Requirements/Decision-Making Criteria
If your report requires you to make a judgment of some sort—is the project feasible? what is the best option? did the item pass or fail a test? —define and describe the factors that guide your decision. Common examples of decision-making criteria include costs, schedules, popular opinions, demonstrated needs, and degrees of quality. Here are some examples:
- If you’re trying to recommend a tablet computer for use by employees, your requirements are likely to involve size, cost, hard-disk storage, display quality, durability, and battery function.
- If you’re looking into the feasibility of providing every student at a college with an ID on the college’s computer network, you’d need to define the basic requirements of such a program—what it would be expected to accomplish, problems that it would have to avoid, and so on.
- If you’re evaluating the free bus transportation program in Austin, you’d need to know what was expected of the program and then compare its actual results to those requirements.
Requirements can be defined in several basic ways:
- Numerical values: Many requirements are stated as maximum or minimum numerical values. For example, there may be a cost requirement—the tablet should cost no more than $900.
- Yes/no values: Some requirements are simply a yes-no question. Does the tablet come equipped with Bluetooth? Is the car equipped with voice recognition?
- Ratings values: In some cases, key considerations cannot be handled either with numerical values or yes/no values. For example, your organization might want a tablet that has an ease-of-use rating of at least “good” by some nationally accepted ratings group. Or you may have to assign ratings yourself.
Criteria may need to be defined on a fairly granular level. For example, “chocolate flavor” may be a criterion for choosing among brands of chocolate truffles, but what defines a desirable chocolate flavor? Do you want a milk chocolate flavor? A dark chocolate flavor? White chocolate? A high or low percentage of cacao? Sweet, bitter, or spicy? Single-origin cacao beans or a blend? If single-origin, do you want Ghanian, Venezuelan, Honduran, Ecuadorian, or Filipino?
The criteria section should also discuss how important the individual requirements are in relation to each other. Picture the typical situation where no one option is best in all categories of comparison. One option is cheaper, another has more functions, another has better ease-of-use rating, another has been proven to be more durable. Prioritize certain criteria over others a so that they dictate a “winner” from situation where there is no obvious winner.
Discussion of Solution Options
In certain kinds of feasibility or recommendation reports, you’ll need to explain how you narrowed the field of choices down to the ones your report focuses on. Often, this section follows right after the discussion of the criteria. Your basic requirements may well narrow the field down for you. But there may be other considerations that disqualify other options, which you need to explain as well. Additionally, you may need to provide brief technical descriptions or general specifications for each option.
Important Note
Do not actually compare the options in this section. Simply describe them so that readers will know something about them.

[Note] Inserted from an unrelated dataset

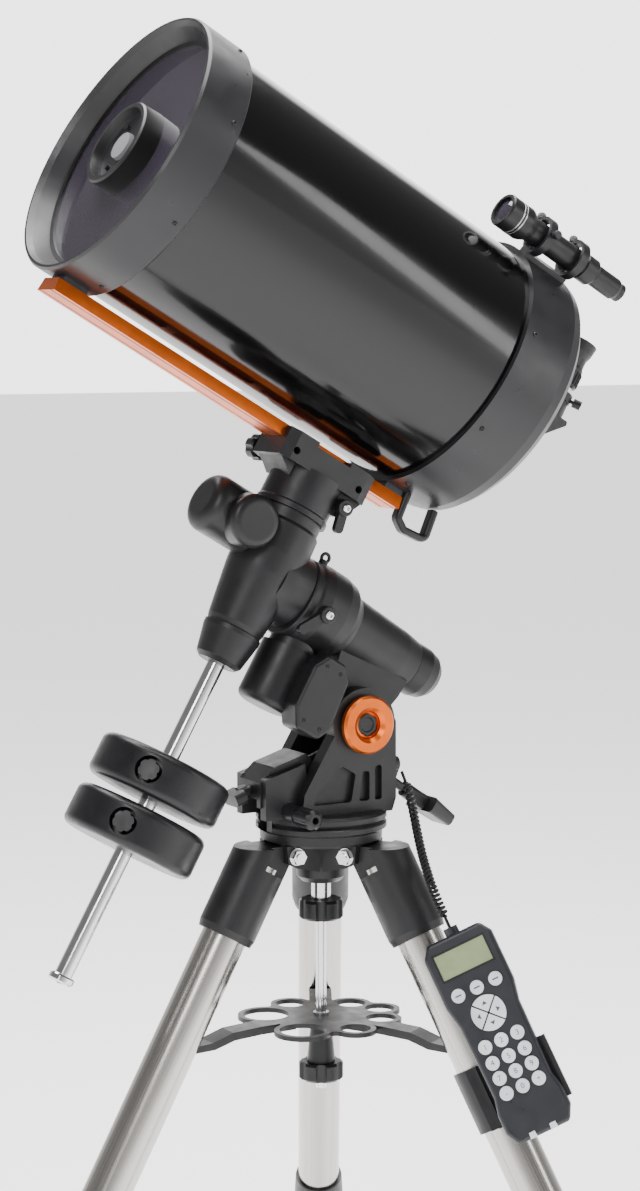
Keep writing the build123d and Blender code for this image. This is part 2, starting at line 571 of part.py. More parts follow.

The discussion at this stage is not comparative; it’s just a general orientation to the options. In the tablets example, you might want to give some brief, general specifications on each model about to be compared. The Discussion of Solution Options is a lead-in to the next report section, which does offer your comparative analysis.
Comparative Analysis
One of the most important parts of a feasibility or recommendation report is the comparative analysis of criterion to criterion. You include this section so that readers can follow the logic of your analysis and come up with different conclusions if they desire. This comparison can be structured using a block/whole-to-whole approach, or an alternating/point-by-point approach. In many cases, an alternating approach is the best option.

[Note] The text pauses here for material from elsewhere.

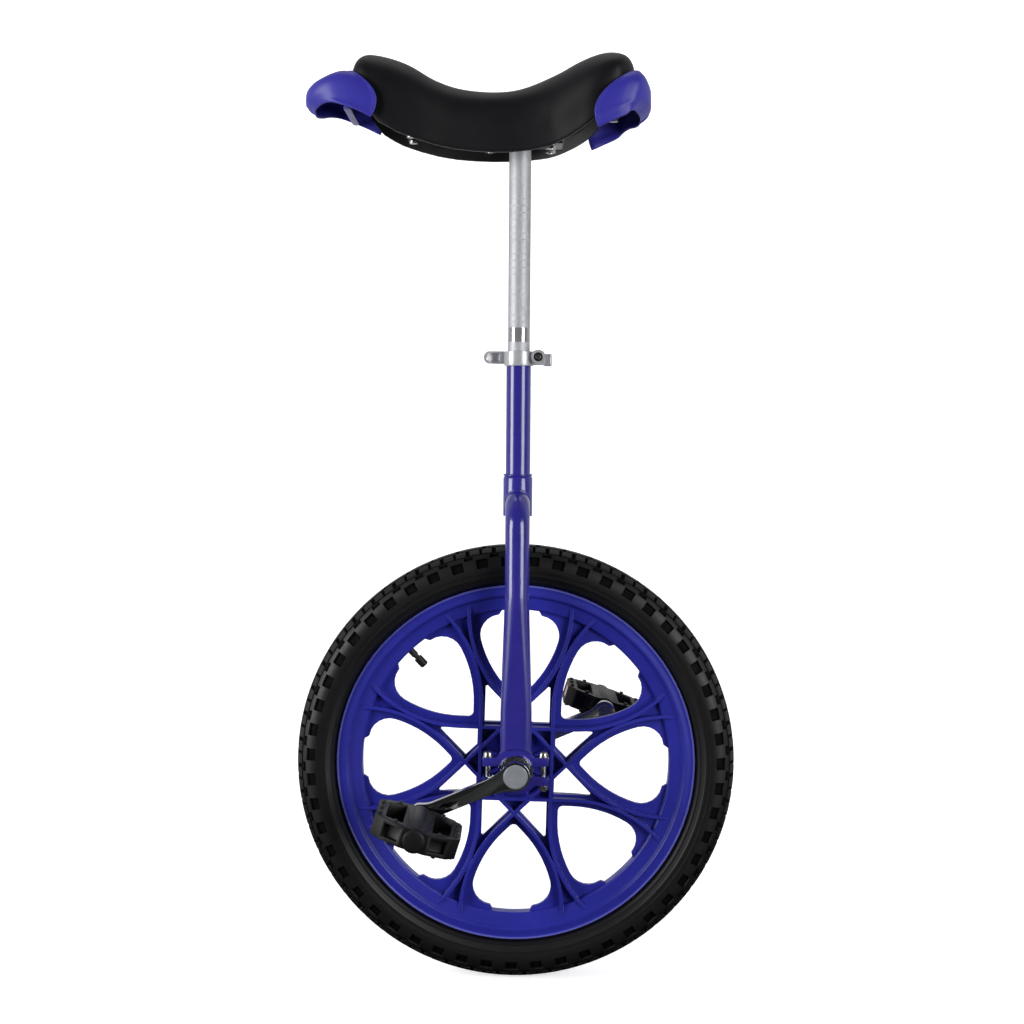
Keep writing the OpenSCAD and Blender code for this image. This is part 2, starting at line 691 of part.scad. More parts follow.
// Pedal parts are drawn about the left spindle
module at_spindle(hand) {
    at_crank() on_side(hand) translate([-crank_len, 0, 0]) children();
}
module at_pedal(hand) {
    turn = pedal_tilt - crank_angle;
    at_spindle(hand) rotate([0, hand == right ? turn : -turn, 0]) children();
}
module pedal_spindle(hand) color(steel) at_spindle(hand) revolve_y() polygon([
    [0, -crank_face + crank_t - 0.5], [spindle_thread_r, -crank_face + crank_t - 0.5],
    [spindle_thread_r, -crank_face - gap], [9, -crank_face - gap], [9, -pedal_in + 1.5],
    [race_in + 1.2, -pedal_in + 0.5], [race_in + 1.2, -row_in + 2.2], [race_in, -row_in + 2],
    [race_in, -row_in - 2.2], [4.6, -row_in - 4], [spindle_r, -row_out + 4],
    [spindle_r, -pedal_out + 2.5], [0, -pedal_out + 2.5]]);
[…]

To use the example of comparing tablets in a recommendation report, you’d likely use the point-by-point approach, with a section comparing all three options based on cost (criterion A), another section that compared them on battery function, and so on. For efficiency’s sake, you most likely would not have a section that discussed everything about option 1, another that discussed everything about option 2, and so on, since you’d still have to make direct comparisons somewhere near the end of your discussion,
Block/Whole-to-Whole Approach | Alternating/Point-by-Point Approach |
All the information about Option 1 |
Compare all Options according to Criteria A (cost) |
All the information about Option 2 |
Compare all Options according to Criteria B (functionality) |
All the information about Option 3 |
Compare all options according to Criteria C (ease of use) |
Direct Comparative Analysis of all three options and Summary of Results |
Summary of Results |
Each of these comparative sections should end with a conclusion that sums up the relative strengths and weaknesses of each option and indicates which option is the best choice in that particular category of comparison. Of course, it won’t always be easy to state a clear winner; you may have to qualify the conclusions in various ways, for example, providing multiple conclusions for different conditions.

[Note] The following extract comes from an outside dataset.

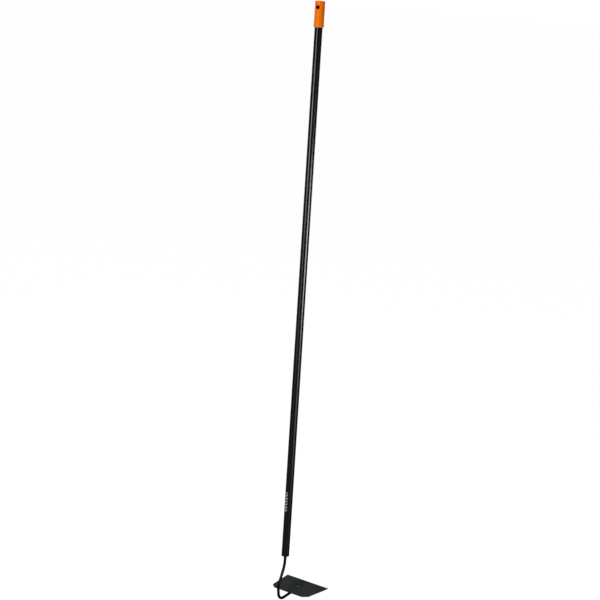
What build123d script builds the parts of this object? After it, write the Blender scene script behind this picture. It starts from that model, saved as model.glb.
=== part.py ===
from build123d import *
import os
from math import cos, radians, sin

# Long-handled draw hoe: a round metal shaft with a moulded cap to hang it by, and a thin bent
# rod that carries a flat blade. Millimetres and degrees.
#
# The origin is the middle of the hanging hole, on the axis of the shaft. +Z runs up the shaft
# to the cap, and +X is the side that the blade reaches to, which is the side of the user. The
# tool is symmetrical about the plane Y = 0, apart from the hanging hole, which is turned a
# little, because the cap is pushed on by hand.

# ---- driving dimensions ----
handle_length = 1572.0        # crown of the cap to the lower rim of the shaft
tube_diameter = 22.0
tube_wall = 1.5
rod_diameter = 8.0

cap_diameter = 27.2
cap_length = 71.5
cap_head = 28.0               # solid part of the cap, above the tube
hole_diameter = 10.5
hole_below_crown = 18.0
hole_turn = 13.0              # from -X towards -Y

blade_width = 156.0           # along the cutting edge
blade_shoulder_width = 136.0  # where the sides meet the cut-off corners
blade_back_width = 105.0
blade_depth = 89.0            # back edge to cutting edge
blade_corner_depth = 12.0     # depth of the cut-off corners
blade_thickness = 2.0
blade_tilt = 7.2              # cutting edge up, from square to the shaft
blade_reach = 20.5            # shaft axis to back edge
blade_drop = 112.6            # lower rim of the shaft to back edge

# The rod's corners before rounding: distance from the shaft axis and below the shaft's rim,
# and the radius that each one is bent to.
lean_corner = (0.0, 28.0)
lean_radius = 90.0
bow_corner = (-22.7, 86.2)
bow_radius = 33.0
hook_corner = (-17.0, 130.7)
hook_radius = 19.0
blade_meets_rod = 24.0        # from the back edge to where the rod turns along the blade
blade_bend_radius = 60.0

tang_length = 150.0           # rod inside the shaft
palm_width = 13.0
palm_thickness = 4.5
palm_start = 40.0             # from the back edge; the rod is forged flat from here on
palm_end = 58.0
forging_length = 10.0         # round section to flat section
rivet_diameter = 4.0
neck_rivet_height = 30.0      # above the lower rim of the shaft
neck_rivet_bite = 2.5         # how far it reaches into the tang

# ---- derived places ----
crown_z = hole_below_crown
rim_z = crown_z - handle_length
head_z = crown_z - cap_head
rim_thickness = 1.5
bore_radius = tube_diameter / 2 - tube_wall
tang_top_z = rim_z + tang_length
neck_rivet_z = rim_z + neck_rivet_height

blade_frame = Plane(
    origin=(blade_reach, 0, rim_z - blade_drop),
    x_dir=(cos(radians(blade_tilt)), 0, sin(radians(blade_tilt))),
    z_dir=(-sin(radians(blade_tilt)), 0, cos(radians(blade_tilt))),
)
rod_below_blade = -blade_thickness - rod_diameter / 2


def dome(radius, height):
    """A shallow dome that stands on the XY plane, a slice of a ball."""
    ball = (radius**2 + height**2) / (2 * height)
    upper_half = Box(4 * radius, 4 * radius, 2 * height, align=(Align.CENTER, Align.CENTER, Align.MIN))
    return Pos(0, 0, height - ball) * Sphere(ball) & upper_half


def upright(radius, low, high):
    """A cylinder along Z, between two heights."""
    return Pos(0, 0, (low + high) / 2) * Cylinder(radius, high - low)


def ring(outer_radius, inner_radius, low, high):
    """A ring about Z, between two heights."""
    return upright(outer_radius, low, high) - upright(inner_radius, low, high)


def rod_point(corner):
    """A corner of the rod, given as distance from the axis and depth below the rim."""
    return (corner[0], 0, rim_z - corner[1])


def cross_section(along, height):
    """A plane square to the blade's depth, its X across the blade and its Y up from it."""
    origin = blade_frame.from_local_coords((along, 0, height))
    return Plane(origin=origin, x_dir=(0, 1, 0), z_dir=blade_frame.x_dir)


def shaft_tube():
    tube = ring(tube_diameter / 2, bore_radius, rim_z + rim_thickness, head_z)
    return tube - front_hole()


def front_hole():
    """The hole for the neck rivet, from inside the tang out through the front of the shaft."""
    point = 0.5               # how much deeper the drill goes than the rivet
    bottom = rod_diameter / 2 - neck_rivet_bite - point
    drill = upright(rivet_diameter / 2, bottom, tube_diameter)
    return Pos(0, 0, neck_rivet_z) * Rot(0, 90, 0) * drill


def end_cap():
    radius = cap_diameter / 2
    edge = 2.2                # rounding of the upper edge
    crown = 0.8               # how far the top is domed
    lip = 7.0                 # height of the slightly wider lower lip
    lip_slope = 3.0           # height over which it widens
    lip_step = 0.45
    lip_edge = 0.6            # rounding of the lower edge
    mouth_edge = 0.7          # rounding of the hanging hole's two mouths
    foot_z = crown_z - cap_length
    spigot_radius = 7.5
    spigot_length = 25.0

    shoulder_z = crown_z - crown
    half_outline = Polyline(
        (0, foot_z),
        (radius + lip_step, foot_z),
        (radius + lip_step, foot_z + lip),
        (radius, foot_z + lip + lip_slope),
        (radius, shoulder_z),
        (0, shoulder_z),
        close=True,
    )
    seam_turn = 90            # keeps the seam of the turned surface clear of the hanging hole
    body = Rot(0, 0, seam_turn) * revolve(Plane.XZ * make_face(half_outline), Axis.Z)
    shoulder_edge = body.edges().filter_by(GeomType.CIRCLE).sort_by(Axis.Z)[-1]
    body = fillet(shoulder_edge, edge)
    body += Pos(0, 0, shoulder_z) * dome(radius - edge, crown)

    foot_edge = body.edges().filter_by(GeomType.CIRCLE).sort_by(Axis.Z)[0]
    body = fillet(foot_edge, lip_edge)

    body -= ring(tube_diameter / 2, bore_radius, foot_z, head_z)
    body -= upright(spigot_radius, foot_z, head_z)
    body -= upright(bore_radius, foot_z, head_z - spigot_length)

    hole = Rot(0, 0, hole_turn) * Rot(0, 90, 0) * Cylinder(hole_diameter / 2, cap_diameter + 2)
    drilled = body - hole
    mouths = drilled.edges().filter_by(GeomType.BSPLINE)
    return fillet(mouths, mouth_edge)


def neck_bush():
    body_length = 45.0
    rim_edge = 1.05           # rounding of the rim's outer edge
    rim = ring(tube_diameter / 2, rod_diameter / 2, rim_z, rim_z + rim_thickness)
    outer_edge = rim.edges().group_by(Axis.Z)[0].sort_by(SortBy.LENGTH)[-1]
    rim = fillet(outer_edge, rim_edge)
    body = ring(bore_radius, rod_diameter / 2, rim_z + rim_thickness, rim_z + body_length)
    return rim + body - front_hole()


def tang_bush():
    length = 20.0
    below_tang_top = 5.0
    top = tang_top_z - below_tang_top
    return ring(bore_radius, rod_diameter / 2, top - length, top)


def neck_rivet():
    """Shank from inside the tang to the tube, and a low dome on the front of the shaft."""
    head_radius = 3.5
    head_height = 1.3
    inner_end = rod_diameter / 2 - neck_rivet_bite
    shank = upright(rivet_diameter / 2, inner_end, tube_diameter / 2)
    rivet = shank + Pos(0, 0, tube_diameter / 2) * dome(head_radius, head_height)
    return Pos(0, 0, neck_rivet_z) * Rot(0, 90, 0) * rivet


def rod_path():
    corners = [
        (0, 0, tang_top_z),
        rod_point(lean_corner),
        rod_point(bow_corner),
        rod_point(hook_corner),
        blade_frame.from_local_coords((blade_meets_rod, 0, rod_below_blade)),
        blade_frame.from_local_coords((palm_start - forging_length, 0, rod_below_blade)),
    ]
    radii = [lean_radius, bow_radius, hook_radius, blade_bend_radius]
    return FilletPolyline(*corners, radius=radii)


def neck_rod():
    top_chamfer = 1.0
    palm_edge = 1.4           # rounding of the palm's edges
    tip_edge = 1.39           # the same at its rounded end, which can't be rounded quite as far
    round_section = Plane(origin=(0, 0, tang_top_z), z_dir=(0, 0, -1)) * Circle(rod_diameter / 2)
    rod = sweep(round_section, path=rod_path())
    rod = chamfer(rod.edges().group_by(Axis.Z)[-1], top_chamfer)

    palm_middle = -blade_thickness - palm_thickness / 2
    forging_start = cross_section(palm_start - forging_length, rod_below_blade)
    forging_end = cross_section(palm_start, palm_middle)
    flat_section = RectangleRounded(palm_width, palm_thickness, palm_edge)
    forging = loft([forging_start * Circle(rod_diameter / 2), forging_end * flat_section])

    end_radius = palm_width / 2
    straight = palm_end - palm_start - end_radius
    palm = extrude(forging_end * flat_section, straight)
    tip = Pos(palm_start + straight, 0, palm_middle) * Cylinder(end_radius, palm_thickness)
    tip = fillet(tip.edges().filter_by(GeomType.CIRCLE), tip_edge)
    rod = rod + forging + palm + blade_frame.location * tip
    return rod - front_hole() - blade_rivet_hole()


def blade_rivet_hole():
    """A hole through the middle of the blade and on through the palm."""
    drill = Cylinder(rivet_diameter / 2, 4 * rod_diameter)
    return blade_frame.location * Pos(blade_depth / 2, 0, 0) * drill


def blade():
    half_back = blade_back_width / 2
    half_shoulder = blade_shoulder_width / 2
    half_edge = blade_width / 2
    corner_radius = 5.0
    tip_radius = 1.0
    burr_radius = 0.35        # how far the cut edges of the sheet are rounded
    margin = 1.0
    outline = Polyline(
        (0, -half_back),
        (blade_corner_depth, -half_shoulder),
        (blade_depth, -half_edge),
        (blade_depth, half_edge),
        (blade_corner_depth, half_shoulder),
        (0, half_back),
        close=True,
    )
    plan = make_face(outline)
    back_corners = plan.vertices().filter_by_position(Axis.X, -margin, blade_corner_depth + margin)
    plan = fillet(back_corners, corner_radius)
    tips = plan.vertices().filter_by_position(Axis.X, blade_depth - margin, blade_depth + margin)
    plan = fillet(tips, tip_radius)
    plate = extrude(plan, -blade_thickness)
    plate = fillet(plate.edges().filter_by(Plane.XY), burr_radius)

    placed = blade_frame.location * (plate - bevel() - countersink())
    return placed - blade_rivet_hole()


def bevel():
    """The wedge that is ground off the underside of the cutting edge."""
    height = 1.4
    width = 6.0
    triangle = Polyline(
        (blade_depth - width, -blade_thickness),
        (blade_depth, -blade_thickness),
        (blade_depth, height - blade_thickness),
        close=True,
    )
    return extrude(Plane.XZ * make_face(triangle), blade_width, both=True)


def countersink():
    """The cone that the rivet's upper end fills, flush with the top of the blade."""
    upper_radius = 2.8
    depth = upper_radius - rivet_diameter / 2
    return Pos(blade_depth / 2, 0, -depth / 2) * Cone(rivet_diameter / 2, upper_radius, depth)


def blade_rivet():
    """Shank through blade and palm, flush above in its countersink, and domed below."""
    tail_radius = 4.0
    tail_height = 1.8
    palm_face = -blade_thickness - palm_thickness
    shank = Pos(blade_depth / 2, 0, 0) * upright(rivet_diameter / 2, palm_face, 0)
    tail = Pos(blade_depth / 2, 0, palm_face) * Rot(180, 0, 0) * dome(tail_radius, tail_height)
    return blade_frame.location * (shank + countersink() + tail)


def neck_welds():
    """Two fillet beads, in the corners between the palm's straight sides and the blade."""
    bead_radius = 2.6
    bead_start = palm_start + 0.5
    bead_length = 10.0
    overlong = 3 * bead_length
    low = (Align.CENTER, Align.CENTER, Align.MAX)
    outer_corner = Box(overlong, bead_radius * 2, bead_radius * 2, align=low)
    beads = []
    for side in (-1, 1):
        corner = Pos(bead_start + bead_length / 2, side * palm_width / 2, -blade_thickness)
        bead = Rot(0, 90, 0) * Cylinder(bead_radius, bead_length)
        for end in (-1, 1):
            bead += Pos(end * bead_length / 2, 0, 0) * Sphere(bead_radius)
        bead = corner * bead
        middle = side * (palm_width / 2 + bead_radius)
        outside = Pos(bead_start + bead_length / 2, middle, -blade_thickness) * outer_corner
        beads.append(blade_frame.location * (bead & outside))
    return Compound(children=beads)


parts = {
    "shaft_tube": shaft_tube(),
    "end_cap": end_cap(),
    "neck_bush": neck_bush(),
    "tang_bush": tang_bush(),
    "neck_rivet": neck_rivet(),
    "neck_rod": neck_rod(),
    "blade": blade(),
    "blade_rivet": blade_rivet(),
    "neck_welds": neck_welds(),
}

os.makedirs("parts", exist_ok=True)
for name, shape in parts.items():
    export_step(shape, f"parts/{name}.step")
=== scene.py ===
"""Looks of the long-handled draw hoe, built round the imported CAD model. Metres."""

import math

import bmesh
import bpy
from mathutils import Matrix, Vector


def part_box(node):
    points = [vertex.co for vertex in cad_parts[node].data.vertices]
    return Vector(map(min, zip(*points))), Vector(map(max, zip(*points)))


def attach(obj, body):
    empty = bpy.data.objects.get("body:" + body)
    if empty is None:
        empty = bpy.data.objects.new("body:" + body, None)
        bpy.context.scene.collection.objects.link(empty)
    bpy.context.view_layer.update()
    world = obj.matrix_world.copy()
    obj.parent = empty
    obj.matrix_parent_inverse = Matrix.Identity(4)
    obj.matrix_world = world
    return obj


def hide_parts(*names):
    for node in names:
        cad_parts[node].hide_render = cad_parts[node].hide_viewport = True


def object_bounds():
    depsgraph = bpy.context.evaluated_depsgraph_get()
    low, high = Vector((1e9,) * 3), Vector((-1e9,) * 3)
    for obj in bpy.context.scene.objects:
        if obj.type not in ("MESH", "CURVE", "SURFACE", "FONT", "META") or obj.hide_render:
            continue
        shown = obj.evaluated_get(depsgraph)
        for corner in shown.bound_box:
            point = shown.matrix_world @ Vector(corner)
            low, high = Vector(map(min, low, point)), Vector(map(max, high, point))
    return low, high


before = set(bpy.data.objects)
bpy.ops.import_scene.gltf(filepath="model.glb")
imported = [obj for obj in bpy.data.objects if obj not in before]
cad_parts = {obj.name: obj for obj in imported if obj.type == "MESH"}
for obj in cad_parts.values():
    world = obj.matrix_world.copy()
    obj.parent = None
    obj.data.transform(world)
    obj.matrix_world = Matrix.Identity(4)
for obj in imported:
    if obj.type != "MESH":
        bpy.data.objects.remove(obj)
cad_low, cad_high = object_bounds()

MM = 0.001
SHAFT_LOW, SHAFT_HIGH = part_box("shaft_tube")
BLADE_LOW, BLADE_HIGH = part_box("blade")
CAP_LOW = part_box("end_cap")[0]
HOLE_TURN = math.radians(13)
HOLE_RADIUS = 5.25 * MM
BLADE_TILT = math.radians(7.2)
BLADE_THICKNESS = 2 * MM
BLADE_BACK = Vector((BLADE_LOW.x, 0, BLADE_LOW.z + BLADE_THICKNESS))

# ---- camera: seen from the back of the shaft, to its left, from a little above ----
VIEW_AZIMUTH = math.radians(-49.87)
VIEW_PITCH = math.radians(10.18)
VIEW_ROLL = math.radians(3.604)
VIEW_YAW = math.radians(0.047)
VIEW_DISTANCE = 4.854
VIEW_HEIGHT = 0.0637
LENS = 105.97
VIEW_BACK = Vector((math.sin(VIEW_AZIMUTH), -math.cos(VIEW_AZIMUTH), 0))
VIEW_RIGHT = Vector((math.cos(VIEW_AZIMUTH), math.sin(VIEW_AZIMUTH), 0))

# ---- lamps: angle from the camera's direction, left negative, and distance from the shaft ----
LEFT_ANGLE = -37
RIGHT_ANGLE = 49
BACK_ANGLE = 145
KEY_ANGLE = -35
LAMP_DISTANCE = 2.4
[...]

If you were writing an evaluation report, you wouldn’t be comparing options. Instead, you’d be comparing the thing being evaluated against the requirements placed upon it, the expectations people had of it. For example, Austin Metro had a program of more than a year of free bus transportation. What was expected of that program? Did the program meet those expectations?
Summary Table
After the individual comparisons, include a summary table such that summarizes the conclusions from the comparative analysis section. Some readers are more likely to pay attention to details in a table than in paragraphs.
You may fill in the table with precise, concise phrases or with ratings. If you use ratings, make sure to provide a key (e.g., 1 = excellent, 2 = good, or 1 = completely fulfills needs, 2 = partially fulfills needs, etc.).
Note
You need both a comparative analysis and a summary table. One does not supplant the other.
Conclusions
The conclusions section of a recommendation, feasibility, or evaluation report contains two types of conclusions, primary and secondary. Primary conclusions are the simple, single-category conclusions you reached in each of the comparison sections, for example, which tablet model had the best price, which had the best battery function, and so on. Summarize the relative strengths and weakness of each option based on how well it meets the criteria. Secondary conclusions untangle and answer any dilemmas evoked by conflicting primary conclusions, and offer a final conclusion. For example, if one tablet is the least inexpensive but has poor battery function, but another is the most expensive but has good battery function, which do you choose and why?
Recommendations
The recommendations section offers recommendations which flow directly from your conclusions and directly address the problem outlined in the introduction. Recommendations may sometimes be repetitive, but remember that some readers may skip right to the recommendation section. Also, there may be cases in which there is a good choice that you don’t want to recommend, e.g. a well-performing, cost-effective tablet that is simply too heavy and large for easy portability. You may want to recommend further research, a pilot project, or a re-design of one of the options discussed.
The recommendation section should outline what further work needs to be done, based solidly on the information presented previously in the report and responding directly to the needs outlined in the beginning. In some cases, you may need to recommend several ranked options based on different possibilities.